Speculators

Speculators or developers?

Wyckoff, W. (1988). The developer's frontier : the making of the western New York landscape. New Haven, Yale University Press.


Historical Geographers are another group fascinated by Turner’s frontier thesis. Wyckoff focuses on land developers and resident land agents. Their activities, he says, “directly effected the frontier settlement pattern,” and “became an enduring legacy on the landscape, especially in the form of surviving survey lines, village locations, and road networks. That palpable imprint on the land is largely unrecognized and uncelebrated,” and Wyckoff believes “existing theories of frontier settlement...do little to interpret in any penetrating way the impact of these promoters, investors, and developers on the making of the American landscape or on the evolution of American culture.” (4)

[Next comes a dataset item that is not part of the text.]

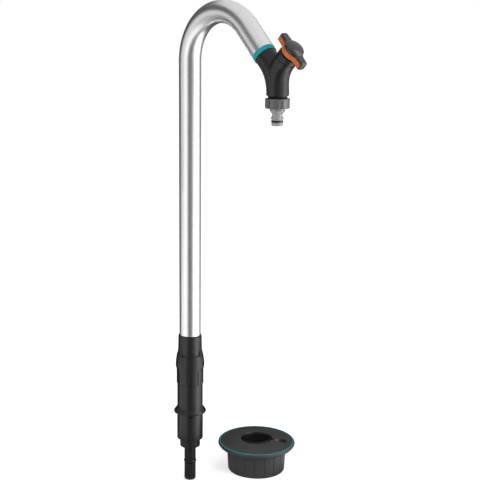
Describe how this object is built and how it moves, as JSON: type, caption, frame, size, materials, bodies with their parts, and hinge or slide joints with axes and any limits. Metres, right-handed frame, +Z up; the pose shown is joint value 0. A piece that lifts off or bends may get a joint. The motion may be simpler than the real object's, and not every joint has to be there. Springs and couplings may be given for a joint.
{
  "type": "garden tap",
  "caption": "Tall plug-in garden tap: bent aluminium standpipe with a quarter-turn knob and hose connector, and the round ground collar that locks its foot.",
  "frame": {"origin": "on the axis of the foot's plug nose, at its tip; the ground collar's underside is in the same plane", "axes": "+Z up along the standpipe, +X the way the spout reaches, +Y by the right-hand rule; the collar stands to the +Y side"},
  "size_m": [0.2531, 0.1919, 0.7295],
  "materials": {
    "black_plastic": "satin",
    "tube_metal": "satin",
    "teal_plastic": "satin",
    "orange_plastic": "satin",
    "dark_grey_plastic": "satin",
    "silver_grey_plastic": "satin",
    "red_plastic": "satin",
    "white_plastic": "satin",
    "rubber": "matt",
    "steel": "satin",
    "brass": "satin"
  },
  "bodies": {
    "ground_collar": {"collar_housing": "black_plastic", "collar_trim_ring": "teal_plastic", "collar_cover": "black_plastic", "cover_screws": "steel", "guide_sleeve": "black_plastic", "dirt_seal": "rubber"},
    "lock": {"lock_slider": "dark_grey_plastic", "lock_mark": "red_plastic"},
    "foot": {"plug_nose": "black_plastic", "plug_oring": "rubber", "spigot_orings": "rubber", "foot_barrel": "black_plastic", "bell_ring": "black_plastic"},
    "standpipe": {"riser_tube": "tube_metal", "trim_ring": "teal_plastic", "valve_body": "black_plastic", "inlet_orings": "rubber", "seat_seal": "rubber", "bonnet_ring": "black_plastic", "bonnet_oring": "rubber"},
    "collet": {"clamp_collet": "white_plastic"},
    "nut": {"grip_nut": "black_plastic"},
    "knob": {"valve_rotor": "white_plastic", "valve_stem": "brass", "stem_orings": "rubber", "knob_base": "black_plastic", "knob_accent": "orange_plastic", "knob_cap": "dark_grey_plastic", "knob_screw": "steel"},
    "washer": {"outlet_washer": "rubber"},
    "connector": {"hose_connector": "silver_grey_plastic", "connector_oring": "rubber"}
  },
  "joints": [
    {"name": "tap_lift", "type": "slide", "parent": "ground_collar", "child": "foot", "axis": [0, 0, 1], "range_m": [0, 0.106]},
    {"name": "lock_slide", "type": "slide", "parent": "ground_collar", "child": "lock", "axis": [-0.809, -0.5878, 0], "range_m": [0, 0.003]},
    {"name": "spout_swivel", "type": "hinge", "parent": "foot", "child": "standpipe", "pos_m": [0, 0, 0.11], "axis": [0, 0, 1], "continuous": true},
    {"name": "nut_lift", "type": "slide", "parent": "foot", "child": "collet", "axis": [0, 0, 1], "range_m": [0, 0.002]},
    {"name": "nut_turn", "type": "hinge", "parent": "collet", "child": "nut", "pos_m": [0, 0, 0.19], "axis": [0, 0, 1], "range_deg": [0, 240]},
    {"name": "valve_turn", "type": "hinge", "parent": "standpipe", "child": "knob", "pos_m": [0.17677, 0, 0.63572], "axis": [0.7071, 0, 0.7071], "range_deg": [-90, 0]},
    {"name": "connector_drop", "type": "slide", "parent": "standpipe", "child": "washer", "axis": [0, 0, -1], "range_m": [0, 0.00726]},
    {"name": "connector_turn", "type": "hinge", "parent": "washer", "child": "connector", "pos_m": [0.17957, 0, 0.59], "axis": [0, 0, -1], "range_deg": [0, 1440]}
  ],
  "couplings": [
    {"joint": "nut_lift", "follows": "nut_turn", "m_per_rad": 0.00047746},
    {"joint": "connector_drop", "follows": "connector_turn", "m_per_rad": 0.00028871}
  ]
}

Wyckoff acknowledges challenges made to the standard Turnerian model of frontier evolution (the one that recapitulates the evolution of western civilization), especially those of Paul Wallace Gates and A.M. Sakolski, “who began his work
The Great American Land Bubble with the dramatic words, “America, from its inception, was a speculation.’” (7) But the derogatory tone surrounding their treatment of speculators is misplaced, he says. Because it links the frontier with eastern (and even international) investors and capital markets, “the presence of the land speculator complicates and to some extent contradicts aspects of the classic Turnerian model.” But Wyckoff insists “the speculator’s frontier is just as sharply distinguished from the developer’s frontier, in which land agents were committed not only to promoting and selling land but also to reshaping and transforming the landscape in a manner that would attract settlers and would endure on the visible scene for decades.” (8)

Wyckoff also suggests, citing Douglass C. North, R.D. Mitchell, and others, that the development he is going to describe is tightly bound to commerce with urban centers, in a way that seems to anticipate central place theory -- or to imply that developers, if not immigrants, had a similar idea in mind. Wyckoff tries to bridge a gap between theory and observation and answer an important question, by suggesting that the agents of this change were the developers whose “decisions shaped the course of settlement and the subsequent look of the land.”

William Cooper’s Guide to the Wilderness is probably worth a look, as well as William Cooper’s Town.